** START OF GIVEN DATA **

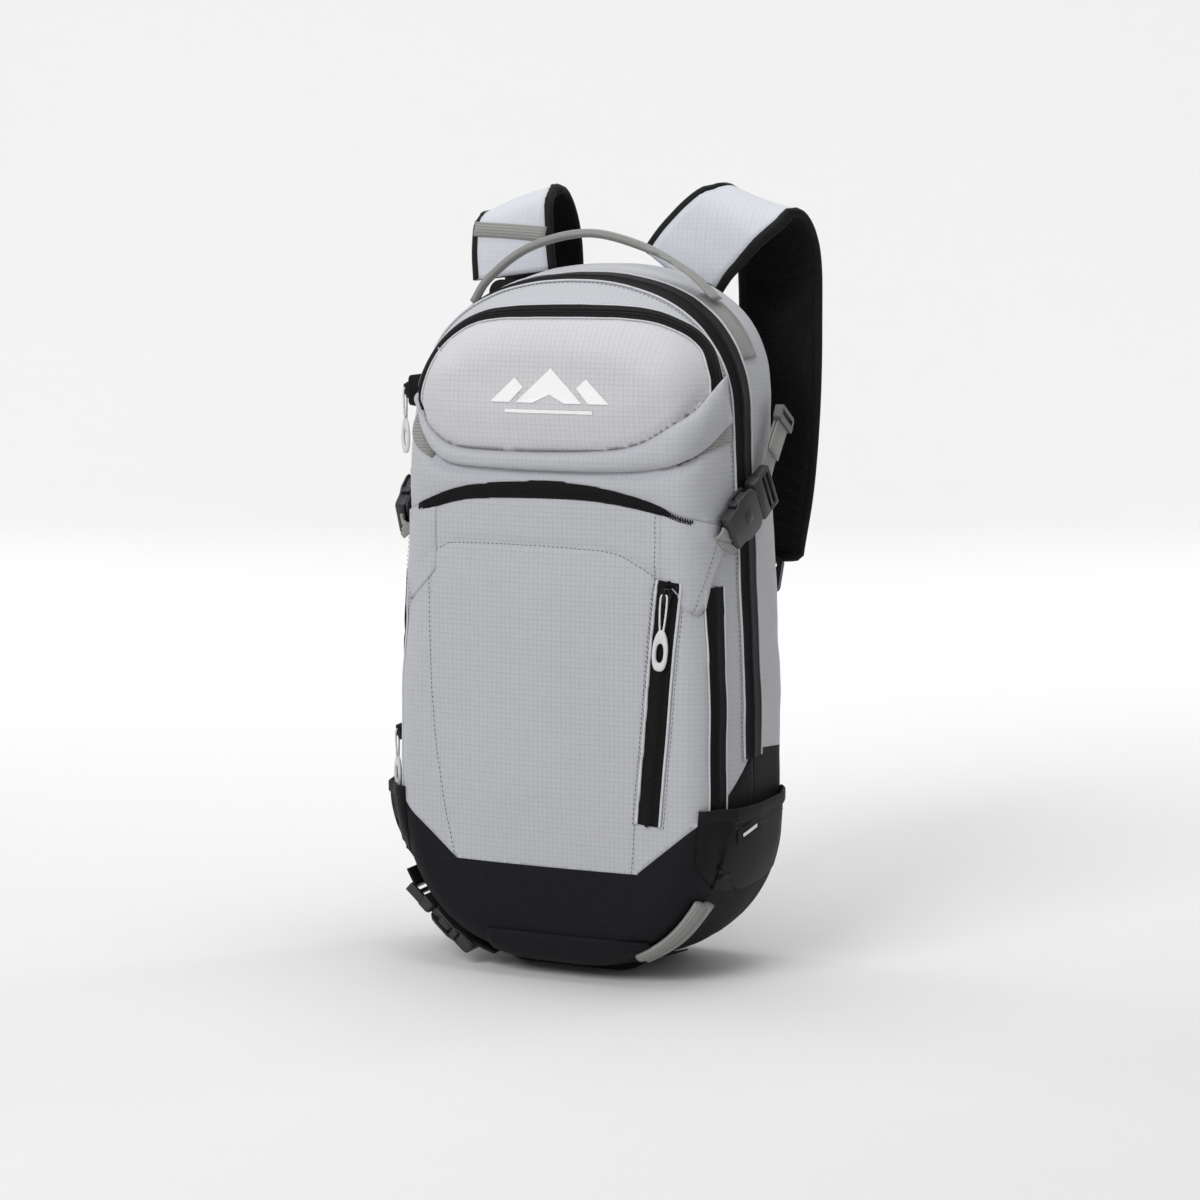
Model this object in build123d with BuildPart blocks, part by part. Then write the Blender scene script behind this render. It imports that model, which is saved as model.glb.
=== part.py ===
"""A 20 litre ski touring backpack, standing upright on its padded base.

Frame: +Z up, +Y towards the wearer's back, +X to the right of somebody who faces the pack's front.
The origin is the centre of the base pad's underside. All sizes are in millimetres.
The fabric body is three nested dishes: a back shell, a main panel and a front pocket cover. The two
covers fold down about one line across the front once their zips are open.
"""

from build123d import *
from math import cos, radians, sin
import os

os.makedirs("parts", exist_ok=True)

# Driving sizes of the bag
HALF_WIDTH = 132
BASE = 4  # underside of the shell, above the base pad's
TOP = 508
BACK = 55
FRONT = -80
MAIN_ZIP = -18  # plane where the back shell and the main panel part
POCKET_ZIP = -60  # plane where the main panel and the pocket cover part
FOLD = 82  # height of the line about which both covers fold
COVER_TOP = 352
WALL = 2.2
GAP = 0.6  # between shells that move apart
BASE_RADIUS = 110
CROWN_RADIUS = 114
RIM_RADIUS = 18

# Zips
TAPE = 1.0
TAPE_REACH = 11  # from the zip's plane to the tape's edge
POCKET_REACH = 7  # the same for the narrower pocket zip
ZIP_LOW = 134  # where the side zips end

# Webbing and buckles
WEB = 2.0
STRAP_WEB = 20
FEMALE_LENGTH = 40
MALE_LENGTH = 25
BUCKLE_WIDTH = 33
BUCKLE_DEPTH = 10
PRONG_REACH = 23

# Shoulder straps
STRAP_WIDTH = 62
STRAP_DEPTH = 11
YOKE_TOP = 474


def write(shape, name):
    """Labels a finished piece and writes its STEP file."""
    shape.label = name
    export_step(shape, f"parts/{name}.step")


def panel_outline(half_width, low, high, low_radius, high_radius):
    """Draws an upright panel with rounded corners in the open sketch."""
    with Locations((0, (low + high) / 2)):
        Rectangle(2 * half_width, high - low)
    if low_radius:
        fillet(vertices().group_by(Axis.Y)[0], low_radius)
    fillet(vertices().group_by(Axis.Y)[-1], high_radius)


def pillow(half_width, low, high, back, front, radii, rim):
    """A block with the outline of a panel, and both its rims rounded."""
    with BuildPart() as block:
        with BuildSketch(Plane.XZ.offset(-back)):
            panel_outline(half_width, low, high, *radii)
        extrude(amount=back - front)
        if rim:
            levels = edges().group_by(Axis.Y)
            fillet(levels[0] + levels[-1], rim)
    return block.part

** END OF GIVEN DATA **

_EXERCISE AIM_
Please reproduce every line of the material word for word.

_EXPECTED ANSWER_
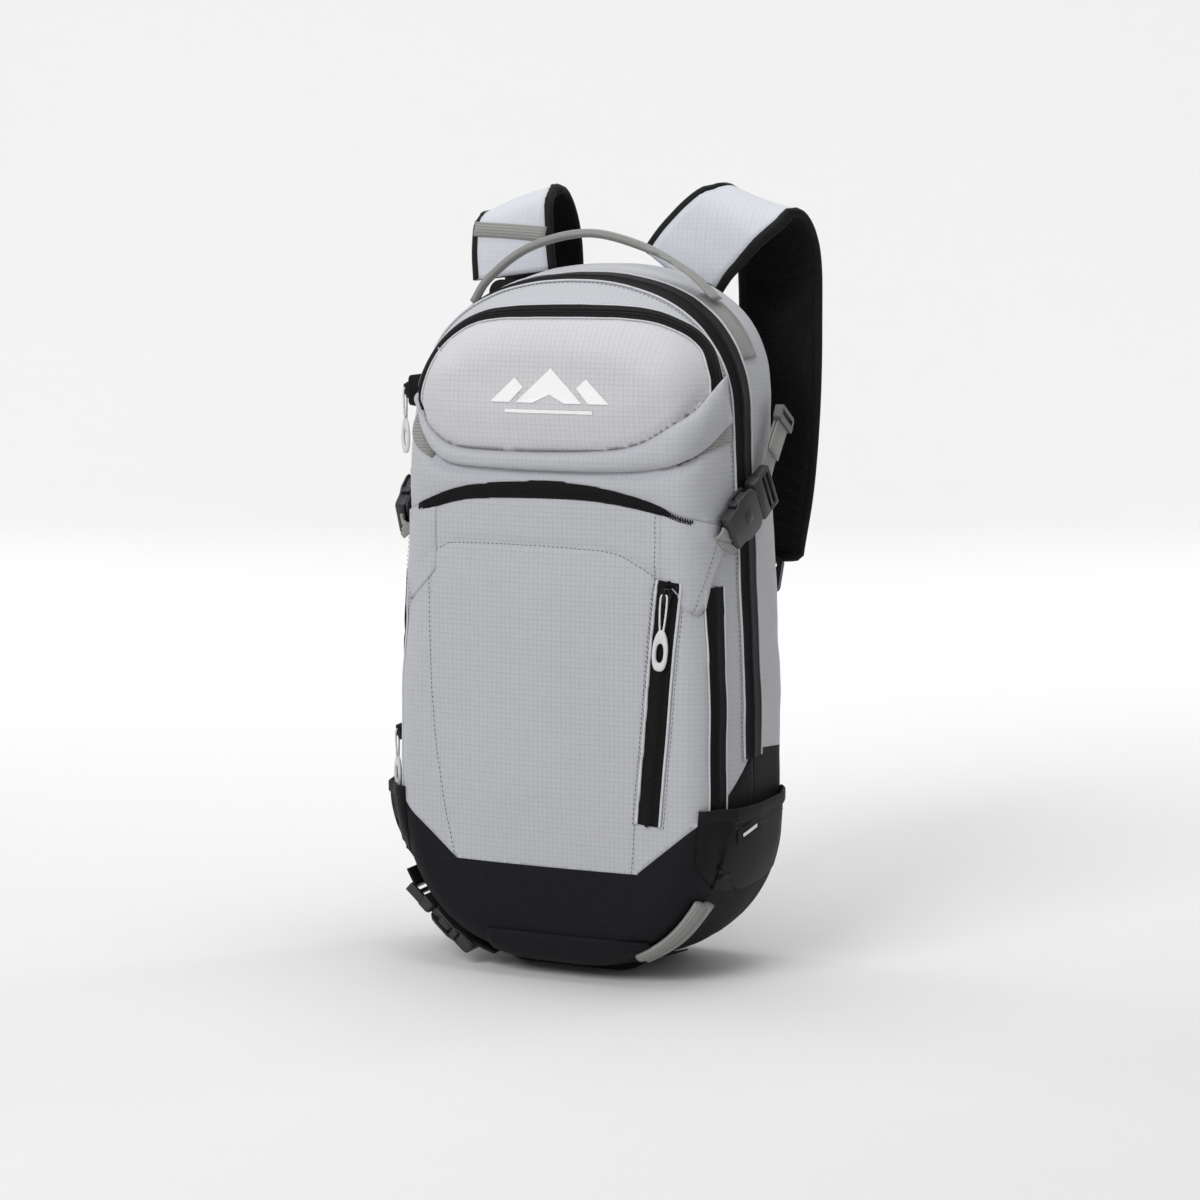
Model this object in build123d with BuildPart blocks, part by part. Then write the Blender scene script behind this render. It imports that model, which is saved as model.glb.
=== part.py ===
"""A 20 litre ski touring backpack, standing upright on its padded base.

Frame: +Z up, +Y towards the wearer's back, +X to the right of somebody who faces the pack's front.
The origin is the centre of the base pad's underside. All sizes are in millimetres.
The fabric body is three nested dishes: a back shell, a main panel and a front pocket cover. The two
covers fold down about one line across the front once their zips are open.
"""

from build123d import *
from math import cos, radians, sin
import os

os.makedirs("parts", exist_ok=True)

# Driving sizes of the bag
HALF_WIDTH = 132
BASE = 4  # underside of the shell, above the base pad's
TOP = 508
BACK = 55
FRONT = -80
MAIN_ZIP = -18  # plane where the back shell and the main panel part
POCKET_ZIP = -60  # plane where the main panel and the pocket cover part
FOLD = 82  # height of the line about which both covers fold
COVER_TOP = 352
WALL = 2.2
GAP = 0.6  # between shells that move apart
BASE_RADIUS = 110
CROWN_RADIUS = 114
RIM_RADIUS = 18

# Zips
TAPE = 1.0
TAPE_REACH = 11  # from the zip's plane to the tape's edge
POCKET_REACH = 7  # the same for the narrower pocket zip
ZIP_LOW = 134  # where the side zips end

# Webbing and buckles
WEB = 2.0
STRAP_WEB = 20
FEMALE_LENGTH = 40
MALE_LENGTH = 25
BUCKLE_WIDTH = 33
BUCKLE_DEPTH = 10
PRONG_REACH = 23

# Shoulder straps
STRAP_WIDTH = 62
STRAP_DEPTH = 11
YOKE_TOP = 474


def write(shape, name):
    """Labels a finished piece and writes its STEP file."""
    shape.label = name
    export_step(shape, f"parts/{name}.step")


def panel_outline(half_width, low, high, low_radius, high_radius):
    """Draws an upright panel with rounded corners in the open sketch."""
    with Locations((0, (low + high) / 2)):
        Rectangle(2 * half_width, high - low)
    if low_radius:
        fillet(vertices().group_by(Axis.Y)[0], low_radius)
    fillet(vertices().group_by(Axis.Y)[-1], high_radius)


def pillow(half_width, low, high, back, front, radii, rim):
    """A block with the outline of a panel, and both its rims rounded."""
    with BuildPart() as block:
        with BuildSketch(Plane.XZ.offset(-back)):
            panel_outline(half_width, low, high, *radii)
        extrude(amount=back - front)
        if rim:
            levels = edges().group_by(Axis.Y)
            fillet(levels[0] + levels[-1], rim)
    return block.part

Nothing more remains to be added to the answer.